> Task:
In the entries below, find the line containing "What FreeCAD Python" and the line containing "# +Z is up.". Copy those two lines and everything between them exactly, and only that.

> Data for the task:
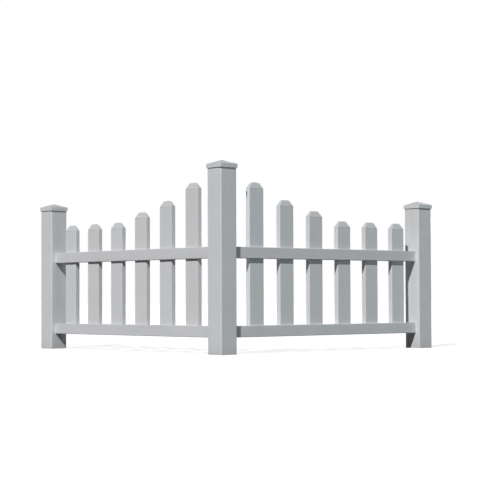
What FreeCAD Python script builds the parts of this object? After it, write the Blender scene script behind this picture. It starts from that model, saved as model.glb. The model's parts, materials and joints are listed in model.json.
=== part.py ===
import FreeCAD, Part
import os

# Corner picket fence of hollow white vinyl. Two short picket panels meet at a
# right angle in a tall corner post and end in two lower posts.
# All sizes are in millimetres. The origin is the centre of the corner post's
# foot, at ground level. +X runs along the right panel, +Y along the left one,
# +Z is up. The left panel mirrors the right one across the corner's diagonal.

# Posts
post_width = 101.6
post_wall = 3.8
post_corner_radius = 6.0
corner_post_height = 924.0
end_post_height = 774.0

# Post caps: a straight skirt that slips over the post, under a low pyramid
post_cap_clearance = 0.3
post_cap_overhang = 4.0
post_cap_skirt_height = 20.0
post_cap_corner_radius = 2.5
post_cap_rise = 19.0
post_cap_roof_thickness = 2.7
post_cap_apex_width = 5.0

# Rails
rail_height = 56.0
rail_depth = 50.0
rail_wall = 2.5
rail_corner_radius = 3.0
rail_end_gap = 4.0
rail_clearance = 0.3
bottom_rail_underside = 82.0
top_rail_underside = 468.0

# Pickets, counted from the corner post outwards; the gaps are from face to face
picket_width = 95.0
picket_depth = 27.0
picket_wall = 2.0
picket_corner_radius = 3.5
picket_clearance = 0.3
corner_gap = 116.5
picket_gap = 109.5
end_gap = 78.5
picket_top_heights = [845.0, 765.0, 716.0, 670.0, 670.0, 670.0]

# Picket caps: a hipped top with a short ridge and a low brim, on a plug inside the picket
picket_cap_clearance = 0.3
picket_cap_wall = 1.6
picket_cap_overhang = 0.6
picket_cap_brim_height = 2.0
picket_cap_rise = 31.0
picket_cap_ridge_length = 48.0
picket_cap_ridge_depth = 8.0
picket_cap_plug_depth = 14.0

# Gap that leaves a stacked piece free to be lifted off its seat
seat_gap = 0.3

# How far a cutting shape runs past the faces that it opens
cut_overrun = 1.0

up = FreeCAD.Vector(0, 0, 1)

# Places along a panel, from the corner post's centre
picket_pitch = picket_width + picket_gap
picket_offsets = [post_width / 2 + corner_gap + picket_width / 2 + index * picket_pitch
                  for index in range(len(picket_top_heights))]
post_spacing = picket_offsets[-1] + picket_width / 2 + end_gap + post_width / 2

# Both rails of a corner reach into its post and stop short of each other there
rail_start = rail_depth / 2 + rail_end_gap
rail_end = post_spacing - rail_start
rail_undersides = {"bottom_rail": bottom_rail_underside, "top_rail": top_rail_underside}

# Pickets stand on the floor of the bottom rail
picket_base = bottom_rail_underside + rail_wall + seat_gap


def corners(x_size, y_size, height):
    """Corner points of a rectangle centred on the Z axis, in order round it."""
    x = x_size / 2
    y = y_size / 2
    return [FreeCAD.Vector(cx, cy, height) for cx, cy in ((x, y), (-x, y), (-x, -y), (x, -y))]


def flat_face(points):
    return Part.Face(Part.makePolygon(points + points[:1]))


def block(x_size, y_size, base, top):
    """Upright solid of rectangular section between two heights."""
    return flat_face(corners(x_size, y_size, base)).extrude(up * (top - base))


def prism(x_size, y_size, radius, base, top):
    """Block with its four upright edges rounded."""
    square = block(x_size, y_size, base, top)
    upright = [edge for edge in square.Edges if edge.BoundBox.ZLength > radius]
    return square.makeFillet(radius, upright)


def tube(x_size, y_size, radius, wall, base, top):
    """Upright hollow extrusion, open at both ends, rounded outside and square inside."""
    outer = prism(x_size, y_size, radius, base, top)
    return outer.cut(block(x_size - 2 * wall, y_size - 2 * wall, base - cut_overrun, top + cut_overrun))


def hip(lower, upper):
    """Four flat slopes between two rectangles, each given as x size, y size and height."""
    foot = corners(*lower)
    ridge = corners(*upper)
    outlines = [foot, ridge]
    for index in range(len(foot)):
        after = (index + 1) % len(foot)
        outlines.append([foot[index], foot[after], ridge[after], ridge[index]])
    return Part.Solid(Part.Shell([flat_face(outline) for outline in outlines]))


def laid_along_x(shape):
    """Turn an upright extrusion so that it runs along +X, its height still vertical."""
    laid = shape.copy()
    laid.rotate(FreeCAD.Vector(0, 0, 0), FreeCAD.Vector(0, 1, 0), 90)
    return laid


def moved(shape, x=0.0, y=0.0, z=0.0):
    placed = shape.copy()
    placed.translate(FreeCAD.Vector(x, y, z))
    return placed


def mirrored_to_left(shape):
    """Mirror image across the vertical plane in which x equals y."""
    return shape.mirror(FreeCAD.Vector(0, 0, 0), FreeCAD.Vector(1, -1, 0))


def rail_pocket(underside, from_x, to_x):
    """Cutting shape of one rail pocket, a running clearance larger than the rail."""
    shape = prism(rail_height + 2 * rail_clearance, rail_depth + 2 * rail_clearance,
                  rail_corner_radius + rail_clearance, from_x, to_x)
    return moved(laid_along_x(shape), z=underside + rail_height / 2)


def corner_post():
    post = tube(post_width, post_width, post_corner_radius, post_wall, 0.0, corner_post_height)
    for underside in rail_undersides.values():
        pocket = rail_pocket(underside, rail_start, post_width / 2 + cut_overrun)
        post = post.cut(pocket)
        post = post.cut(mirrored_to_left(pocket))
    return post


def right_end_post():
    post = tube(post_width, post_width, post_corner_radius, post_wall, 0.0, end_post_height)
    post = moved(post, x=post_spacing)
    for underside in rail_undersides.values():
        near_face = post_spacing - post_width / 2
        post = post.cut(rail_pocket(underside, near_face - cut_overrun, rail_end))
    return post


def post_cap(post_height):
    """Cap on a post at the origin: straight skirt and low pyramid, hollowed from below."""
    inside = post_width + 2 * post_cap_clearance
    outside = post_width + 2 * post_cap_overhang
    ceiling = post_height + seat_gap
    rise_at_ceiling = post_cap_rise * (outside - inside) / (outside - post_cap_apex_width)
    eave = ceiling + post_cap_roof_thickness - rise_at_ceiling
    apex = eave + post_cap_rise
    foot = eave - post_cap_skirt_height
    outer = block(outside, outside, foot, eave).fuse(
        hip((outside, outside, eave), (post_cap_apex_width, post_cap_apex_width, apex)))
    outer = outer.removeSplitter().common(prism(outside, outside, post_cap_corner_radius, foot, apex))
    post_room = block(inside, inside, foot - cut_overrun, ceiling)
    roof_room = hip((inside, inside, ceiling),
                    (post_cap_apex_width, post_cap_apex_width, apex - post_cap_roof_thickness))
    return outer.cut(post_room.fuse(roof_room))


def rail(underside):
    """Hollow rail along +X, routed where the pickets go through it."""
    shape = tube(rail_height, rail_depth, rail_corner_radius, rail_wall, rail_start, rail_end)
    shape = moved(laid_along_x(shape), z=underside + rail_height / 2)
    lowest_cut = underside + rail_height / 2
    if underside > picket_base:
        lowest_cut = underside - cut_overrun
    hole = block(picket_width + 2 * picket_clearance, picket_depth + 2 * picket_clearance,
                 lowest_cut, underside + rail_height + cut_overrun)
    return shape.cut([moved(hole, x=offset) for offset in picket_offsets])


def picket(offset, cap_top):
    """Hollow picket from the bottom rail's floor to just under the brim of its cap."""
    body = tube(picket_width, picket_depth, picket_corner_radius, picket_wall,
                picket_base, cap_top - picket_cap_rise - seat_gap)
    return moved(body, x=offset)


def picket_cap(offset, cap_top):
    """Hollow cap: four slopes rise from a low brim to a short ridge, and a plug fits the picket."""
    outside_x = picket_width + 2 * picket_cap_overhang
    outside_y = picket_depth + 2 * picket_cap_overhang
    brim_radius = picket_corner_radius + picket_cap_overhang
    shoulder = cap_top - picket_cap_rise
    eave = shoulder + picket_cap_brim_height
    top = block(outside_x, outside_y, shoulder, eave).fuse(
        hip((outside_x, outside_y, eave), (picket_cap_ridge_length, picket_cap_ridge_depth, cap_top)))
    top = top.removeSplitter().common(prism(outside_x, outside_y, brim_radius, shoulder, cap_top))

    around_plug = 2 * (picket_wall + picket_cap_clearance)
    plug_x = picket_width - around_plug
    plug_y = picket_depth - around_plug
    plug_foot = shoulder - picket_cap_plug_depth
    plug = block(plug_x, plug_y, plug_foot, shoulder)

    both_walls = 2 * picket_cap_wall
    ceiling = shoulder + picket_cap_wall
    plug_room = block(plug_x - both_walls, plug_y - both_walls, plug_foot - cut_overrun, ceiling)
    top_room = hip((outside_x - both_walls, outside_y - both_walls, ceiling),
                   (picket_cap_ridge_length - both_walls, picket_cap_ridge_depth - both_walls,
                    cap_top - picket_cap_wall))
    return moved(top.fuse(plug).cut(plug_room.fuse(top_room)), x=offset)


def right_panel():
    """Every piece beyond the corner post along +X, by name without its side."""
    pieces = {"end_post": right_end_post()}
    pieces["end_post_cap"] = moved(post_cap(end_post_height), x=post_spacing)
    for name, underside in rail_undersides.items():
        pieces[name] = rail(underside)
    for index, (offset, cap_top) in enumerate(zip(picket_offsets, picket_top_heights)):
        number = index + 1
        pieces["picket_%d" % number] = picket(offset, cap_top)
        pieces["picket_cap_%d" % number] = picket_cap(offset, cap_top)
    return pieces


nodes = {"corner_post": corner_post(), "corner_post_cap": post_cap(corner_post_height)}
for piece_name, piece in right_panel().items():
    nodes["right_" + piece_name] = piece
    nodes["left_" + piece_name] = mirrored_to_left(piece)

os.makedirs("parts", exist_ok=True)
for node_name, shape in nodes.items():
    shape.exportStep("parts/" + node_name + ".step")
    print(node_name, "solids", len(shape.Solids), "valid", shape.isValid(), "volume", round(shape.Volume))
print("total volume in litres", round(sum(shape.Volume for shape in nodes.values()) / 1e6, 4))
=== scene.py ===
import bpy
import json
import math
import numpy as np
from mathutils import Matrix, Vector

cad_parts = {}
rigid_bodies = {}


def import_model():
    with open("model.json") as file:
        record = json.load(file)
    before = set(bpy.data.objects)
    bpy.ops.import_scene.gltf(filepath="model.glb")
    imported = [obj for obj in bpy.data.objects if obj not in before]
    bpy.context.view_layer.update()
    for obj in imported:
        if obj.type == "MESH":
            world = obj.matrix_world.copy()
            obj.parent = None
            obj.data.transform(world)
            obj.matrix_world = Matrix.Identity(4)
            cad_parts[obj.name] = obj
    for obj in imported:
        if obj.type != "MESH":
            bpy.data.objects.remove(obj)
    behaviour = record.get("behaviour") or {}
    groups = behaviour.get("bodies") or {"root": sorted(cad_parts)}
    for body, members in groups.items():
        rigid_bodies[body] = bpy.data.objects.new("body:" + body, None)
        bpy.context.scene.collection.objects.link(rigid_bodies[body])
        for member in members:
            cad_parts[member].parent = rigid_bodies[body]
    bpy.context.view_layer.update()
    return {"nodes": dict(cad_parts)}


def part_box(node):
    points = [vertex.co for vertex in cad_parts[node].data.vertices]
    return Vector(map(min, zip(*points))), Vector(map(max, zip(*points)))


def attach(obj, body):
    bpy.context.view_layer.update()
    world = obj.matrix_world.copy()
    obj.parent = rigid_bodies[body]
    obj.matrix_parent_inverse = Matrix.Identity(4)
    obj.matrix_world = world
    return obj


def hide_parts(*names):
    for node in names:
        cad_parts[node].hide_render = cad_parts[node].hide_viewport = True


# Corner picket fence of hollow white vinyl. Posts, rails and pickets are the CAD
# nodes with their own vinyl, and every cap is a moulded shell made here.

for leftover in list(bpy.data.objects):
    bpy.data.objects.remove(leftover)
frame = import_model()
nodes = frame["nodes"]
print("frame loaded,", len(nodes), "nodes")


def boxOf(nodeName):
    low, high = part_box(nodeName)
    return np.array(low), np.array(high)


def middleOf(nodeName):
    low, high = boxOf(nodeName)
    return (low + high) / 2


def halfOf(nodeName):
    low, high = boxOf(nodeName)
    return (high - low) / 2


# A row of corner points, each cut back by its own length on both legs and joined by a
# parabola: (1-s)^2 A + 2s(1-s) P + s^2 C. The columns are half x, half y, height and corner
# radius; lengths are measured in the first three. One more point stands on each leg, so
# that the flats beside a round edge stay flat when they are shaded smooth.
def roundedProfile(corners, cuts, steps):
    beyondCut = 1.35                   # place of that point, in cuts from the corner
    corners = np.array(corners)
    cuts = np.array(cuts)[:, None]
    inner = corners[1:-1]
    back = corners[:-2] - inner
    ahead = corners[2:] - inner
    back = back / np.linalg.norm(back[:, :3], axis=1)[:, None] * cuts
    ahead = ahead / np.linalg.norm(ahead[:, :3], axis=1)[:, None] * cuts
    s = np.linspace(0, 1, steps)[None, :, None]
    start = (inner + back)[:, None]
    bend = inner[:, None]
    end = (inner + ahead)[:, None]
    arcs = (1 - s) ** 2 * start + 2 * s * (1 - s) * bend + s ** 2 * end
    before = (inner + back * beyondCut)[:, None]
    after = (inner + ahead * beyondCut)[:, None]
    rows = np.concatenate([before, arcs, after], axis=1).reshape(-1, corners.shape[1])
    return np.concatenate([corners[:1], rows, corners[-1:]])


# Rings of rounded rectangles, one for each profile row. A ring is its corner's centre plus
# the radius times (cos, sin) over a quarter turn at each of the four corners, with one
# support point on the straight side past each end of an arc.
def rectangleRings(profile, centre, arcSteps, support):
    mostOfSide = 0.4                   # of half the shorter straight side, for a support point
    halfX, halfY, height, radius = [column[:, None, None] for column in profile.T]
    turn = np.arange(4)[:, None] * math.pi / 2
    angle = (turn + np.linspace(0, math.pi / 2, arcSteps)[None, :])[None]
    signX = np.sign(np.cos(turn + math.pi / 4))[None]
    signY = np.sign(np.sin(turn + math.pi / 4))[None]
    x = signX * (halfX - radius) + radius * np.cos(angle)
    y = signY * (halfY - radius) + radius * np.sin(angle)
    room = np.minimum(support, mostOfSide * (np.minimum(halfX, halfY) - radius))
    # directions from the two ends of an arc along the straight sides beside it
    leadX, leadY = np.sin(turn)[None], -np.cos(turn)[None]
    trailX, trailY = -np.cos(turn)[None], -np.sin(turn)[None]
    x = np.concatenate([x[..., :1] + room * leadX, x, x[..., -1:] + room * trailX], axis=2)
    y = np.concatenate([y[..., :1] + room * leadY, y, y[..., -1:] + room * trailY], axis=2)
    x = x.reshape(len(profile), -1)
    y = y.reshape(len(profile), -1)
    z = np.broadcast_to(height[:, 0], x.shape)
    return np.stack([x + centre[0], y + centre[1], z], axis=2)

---

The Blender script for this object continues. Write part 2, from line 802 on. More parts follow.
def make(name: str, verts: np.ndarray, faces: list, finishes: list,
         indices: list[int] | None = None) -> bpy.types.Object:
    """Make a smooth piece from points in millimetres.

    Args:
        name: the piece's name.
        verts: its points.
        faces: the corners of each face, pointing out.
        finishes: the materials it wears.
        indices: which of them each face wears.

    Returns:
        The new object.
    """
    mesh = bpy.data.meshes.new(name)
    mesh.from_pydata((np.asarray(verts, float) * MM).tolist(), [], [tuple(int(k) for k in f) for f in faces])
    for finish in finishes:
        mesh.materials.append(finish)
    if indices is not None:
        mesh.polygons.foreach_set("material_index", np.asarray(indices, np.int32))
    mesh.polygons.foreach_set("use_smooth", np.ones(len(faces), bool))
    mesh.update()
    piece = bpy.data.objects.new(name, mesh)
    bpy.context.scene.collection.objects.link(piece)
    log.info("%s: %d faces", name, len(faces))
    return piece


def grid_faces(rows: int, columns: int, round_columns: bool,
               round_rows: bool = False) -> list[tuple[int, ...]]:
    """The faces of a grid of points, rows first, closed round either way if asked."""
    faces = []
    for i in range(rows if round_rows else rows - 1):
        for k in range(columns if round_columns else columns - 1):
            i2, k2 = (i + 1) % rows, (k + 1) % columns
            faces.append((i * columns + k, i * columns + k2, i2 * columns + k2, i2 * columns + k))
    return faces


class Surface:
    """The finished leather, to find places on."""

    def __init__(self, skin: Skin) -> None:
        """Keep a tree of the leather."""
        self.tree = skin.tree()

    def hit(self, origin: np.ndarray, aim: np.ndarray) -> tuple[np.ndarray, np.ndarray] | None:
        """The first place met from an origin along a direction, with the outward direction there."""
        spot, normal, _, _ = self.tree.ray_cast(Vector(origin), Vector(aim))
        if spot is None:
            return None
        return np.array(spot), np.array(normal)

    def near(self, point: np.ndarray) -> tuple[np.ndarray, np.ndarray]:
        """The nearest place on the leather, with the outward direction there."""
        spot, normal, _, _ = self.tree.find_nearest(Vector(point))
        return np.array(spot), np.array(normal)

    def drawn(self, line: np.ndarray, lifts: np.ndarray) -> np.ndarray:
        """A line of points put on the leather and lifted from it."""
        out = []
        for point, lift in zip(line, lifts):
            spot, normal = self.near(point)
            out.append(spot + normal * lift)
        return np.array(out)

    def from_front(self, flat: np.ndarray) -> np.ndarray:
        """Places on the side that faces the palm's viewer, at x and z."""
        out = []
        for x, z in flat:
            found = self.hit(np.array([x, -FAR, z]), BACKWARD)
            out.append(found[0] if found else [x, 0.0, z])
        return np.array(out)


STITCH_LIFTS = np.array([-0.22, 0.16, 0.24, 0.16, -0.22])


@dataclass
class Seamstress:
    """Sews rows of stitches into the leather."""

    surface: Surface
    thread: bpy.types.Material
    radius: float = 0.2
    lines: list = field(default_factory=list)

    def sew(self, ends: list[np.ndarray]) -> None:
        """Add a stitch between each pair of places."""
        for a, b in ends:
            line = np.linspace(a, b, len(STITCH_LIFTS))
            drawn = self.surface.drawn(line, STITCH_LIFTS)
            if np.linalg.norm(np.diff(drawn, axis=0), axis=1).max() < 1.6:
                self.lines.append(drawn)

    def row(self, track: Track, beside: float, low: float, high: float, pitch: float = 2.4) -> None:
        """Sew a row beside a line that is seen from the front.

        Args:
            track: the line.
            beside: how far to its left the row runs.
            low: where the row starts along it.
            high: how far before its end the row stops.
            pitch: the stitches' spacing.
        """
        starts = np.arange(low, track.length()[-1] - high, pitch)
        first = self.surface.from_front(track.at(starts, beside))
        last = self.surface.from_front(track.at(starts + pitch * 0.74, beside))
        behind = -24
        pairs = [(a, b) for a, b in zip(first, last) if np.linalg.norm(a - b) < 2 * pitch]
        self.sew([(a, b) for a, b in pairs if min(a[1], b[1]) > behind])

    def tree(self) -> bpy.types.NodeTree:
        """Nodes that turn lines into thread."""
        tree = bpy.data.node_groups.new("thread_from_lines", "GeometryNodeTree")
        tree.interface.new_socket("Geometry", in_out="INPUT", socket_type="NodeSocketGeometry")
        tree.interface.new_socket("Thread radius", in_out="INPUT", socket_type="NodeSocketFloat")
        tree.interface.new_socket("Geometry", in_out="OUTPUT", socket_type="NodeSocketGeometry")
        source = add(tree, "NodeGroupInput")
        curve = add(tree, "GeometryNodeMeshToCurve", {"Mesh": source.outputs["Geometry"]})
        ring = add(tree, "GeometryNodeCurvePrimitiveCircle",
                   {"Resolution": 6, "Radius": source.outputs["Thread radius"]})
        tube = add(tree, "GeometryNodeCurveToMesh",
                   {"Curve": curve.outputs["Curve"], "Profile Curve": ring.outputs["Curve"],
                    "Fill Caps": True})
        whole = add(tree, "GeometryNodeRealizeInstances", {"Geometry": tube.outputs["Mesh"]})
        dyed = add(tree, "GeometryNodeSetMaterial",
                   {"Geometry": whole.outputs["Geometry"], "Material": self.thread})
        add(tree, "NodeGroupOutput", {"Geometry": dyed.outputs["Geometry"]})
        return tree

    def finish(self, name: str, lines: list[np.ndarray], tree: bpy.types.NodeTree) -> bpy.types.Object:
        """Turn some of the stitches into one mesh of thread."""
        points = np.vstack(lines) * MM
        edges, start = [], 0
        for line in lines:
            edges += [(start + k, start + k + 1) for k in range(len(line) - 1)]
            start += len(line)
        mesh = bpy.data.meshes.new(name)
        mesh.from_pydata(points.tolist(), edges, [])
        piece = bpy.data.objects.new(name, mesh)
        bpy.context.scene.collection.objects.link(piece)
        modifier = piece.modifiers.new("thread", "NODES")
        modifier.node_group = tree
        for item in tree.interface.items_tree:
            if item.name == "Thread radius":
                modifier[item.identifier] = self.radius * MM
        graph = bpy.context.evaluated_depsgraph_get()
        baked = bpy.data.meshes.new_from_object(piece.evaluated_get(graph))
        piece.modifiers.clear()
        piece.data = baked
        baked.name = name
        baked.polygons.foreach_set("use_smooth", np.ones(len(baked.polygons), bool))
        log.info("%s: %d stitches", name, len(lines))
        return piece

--

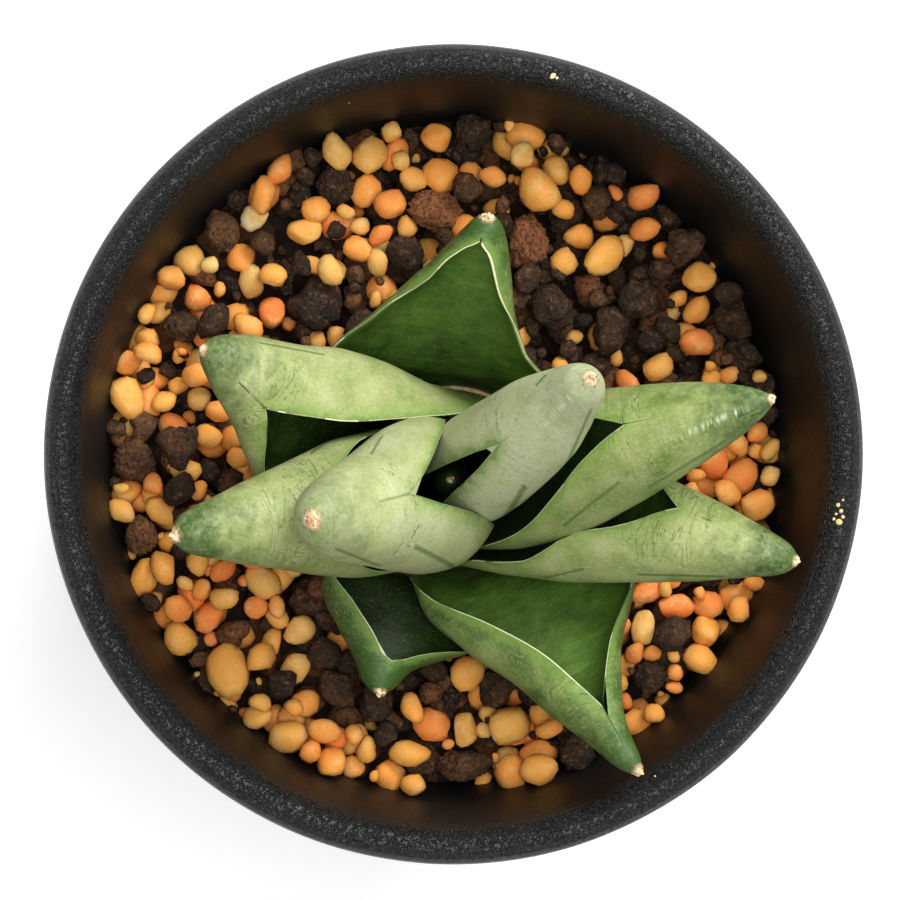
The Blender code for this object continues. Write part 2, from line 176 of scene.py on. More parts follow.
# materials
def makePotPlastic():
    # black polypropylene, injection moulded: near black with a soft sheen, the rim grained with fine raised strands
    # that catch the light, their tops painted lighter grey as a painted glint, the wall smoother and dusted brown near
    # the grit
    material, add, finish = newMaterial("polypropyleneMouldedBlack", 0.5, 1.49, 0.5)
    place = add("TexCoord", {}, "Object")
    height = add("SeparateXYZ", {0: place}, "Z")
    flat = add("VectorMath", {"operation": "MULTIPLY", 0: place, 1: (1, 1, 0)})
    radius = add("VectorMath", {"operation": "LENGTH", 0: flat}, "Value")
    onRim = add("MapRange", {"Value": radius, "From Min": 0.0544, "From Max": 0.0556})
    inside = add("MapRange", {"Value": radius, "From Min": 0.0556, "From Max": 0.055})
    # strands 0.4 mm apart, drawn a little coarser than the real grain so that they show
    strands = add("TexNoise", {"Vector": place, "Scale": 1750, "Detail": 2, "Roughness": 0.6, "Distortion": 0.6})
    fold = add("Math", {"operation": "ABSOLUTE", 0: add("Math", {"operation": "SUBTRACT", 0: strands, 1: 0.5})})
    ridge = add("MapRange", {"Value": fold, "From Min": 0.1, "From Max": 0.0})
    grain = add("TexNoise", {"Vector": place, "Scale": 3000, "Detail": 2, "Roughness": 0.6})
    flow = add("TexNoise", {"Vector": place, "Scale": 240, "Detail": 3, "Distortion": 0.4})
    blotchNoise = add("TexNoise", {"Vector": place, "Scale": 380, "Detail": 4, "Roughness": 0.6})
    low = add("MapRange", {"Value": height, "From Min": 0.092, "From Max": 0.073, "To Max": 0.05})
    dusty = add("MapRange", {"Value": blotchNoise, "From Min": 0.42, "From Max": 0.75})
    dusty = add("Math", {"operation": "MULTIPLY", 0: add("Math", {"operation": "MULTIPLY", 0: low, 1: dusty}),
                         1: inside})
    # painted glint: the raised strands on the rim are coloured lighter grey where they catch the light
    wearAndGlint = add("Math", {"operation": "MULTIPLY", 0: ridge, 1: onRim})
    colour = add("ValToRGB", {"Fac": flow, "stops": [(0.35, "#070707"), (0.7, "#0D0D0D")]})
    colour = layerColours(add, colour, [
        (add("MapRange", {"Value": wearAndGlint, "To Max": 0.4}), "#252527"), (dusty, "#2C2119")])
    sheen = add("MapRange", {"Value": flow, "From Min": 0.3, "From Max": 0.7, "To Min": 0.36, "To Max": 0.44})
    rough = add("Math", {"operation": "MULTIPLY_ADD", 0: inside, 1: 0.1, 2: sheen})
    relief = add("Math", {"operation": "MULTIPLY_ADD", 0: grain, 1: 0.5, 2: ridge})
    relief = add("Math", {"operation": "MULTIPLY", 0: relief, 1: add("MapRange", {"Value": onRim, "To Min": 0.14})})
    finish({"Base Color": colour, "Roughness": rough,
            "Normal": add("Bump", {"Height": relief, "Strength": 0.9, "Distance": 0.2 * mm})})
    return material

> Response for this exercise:
What FreeCAD Python script builds the parts of this object? After it, write the Blender scene script behind this picture. It starts from that model, saved as model.glb. The model's parts, materials and joints are listed in model.json.
=== part.py ===
import FreeCAD, Part
import os

# Corner picket fence of hollow white vinyl. Two short picket panels meet at a
# right angle in a tall corner post and end in two lower posts.
# All sizes are in millimetres. The origin is the centre of the corner post's
# foot, at ground level. +X runs along the right panel, +Y along the left one,
# +Z is up. The left panel mirrors the right one across the corner's diagonal.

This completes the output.